Press coverage for Fire Door Safety Week reached an estimated 2.1 million people, and the campaign and its critical safety messages featured in 18 items of radio and TV coverage on the first day of Fire Door Safety Week, reaching an additional 4.6 million people.
These interviews included input from a broader range of spokespeople than in previous years, including from London Fire Brigade, Peter Holland and householders who were themselves directly affected by fire door problems. This broadcast coverage reached an estimated 4.6 million listeners and viewers.
As always, Fire Door Safety Week was huge on social media, reaching another 2.1 million via 1,896 mentions and retweets on Twitter and a very successful ‘Thunderclap’ campaign across Twitter and Facebook, reaching just short of half a million people by this action alone.
The Fire Door Safety Week website attracted more than 5,000 visits including thousands of views for the toolkit which provides free promotional resources for others to use during the campaign.
The dates for next year’s campaign have been set for Monday 25 September to Sunday 1 October 2017.
Hannah Mansell, BWF Technical Manager and campaign spokesperson said:
“We are delighted with the reach of the campaign. There was a real buzz, and by the time we factor in the reach achieved by our supporters’ own communications and other organisations’ newsletters, we are confident we will have reached well over the 10 million mark by the end of the year.
“This year we wanted to look at fire safety in flats as well as buildings where there is a lot of shared accommodation, like homes in multiple occupation. These are often homes for the people with the fewest choices about where they live and the least opportunity to move.
“What we found is that there are massive fire door safety issues still remaining in buildings where we house some of our most vulnerable residents and where it is difficult to evacuate people quickly.
“Our research shows that the poorest in society continue to be at greatest risk from fire, and everything we see and hear about on a daily basis amounts to what can only be described as a widespread dereliction of duty by those responsible for fire safety.
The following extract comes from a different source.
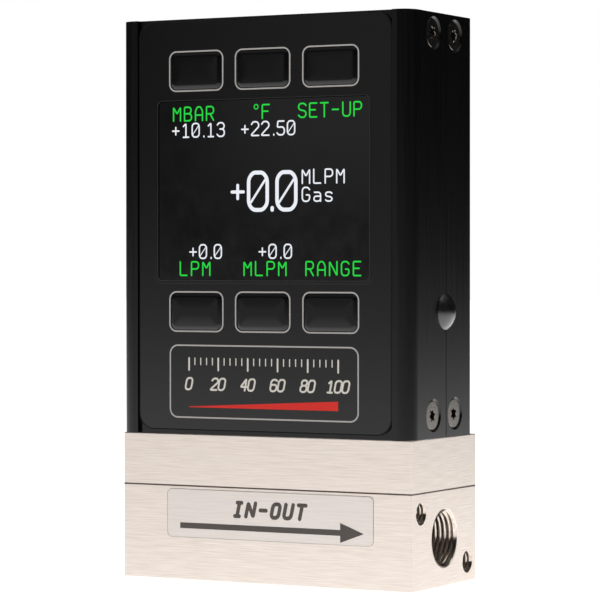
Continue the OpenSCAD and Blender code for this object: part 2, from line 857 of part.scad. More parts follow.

“Fire door safety is not just about one week a year. This is why we are encouraging a proactive approach to embedding fire safety awareness into all areas, launching a year of fire door safety in 2017. We will be doing more to draw attention to fire door safety throughout the whole year, as well as seeking to promote and celebrate those building owners, organisations and landlords who genuinely take their legal and moral duties seriously.”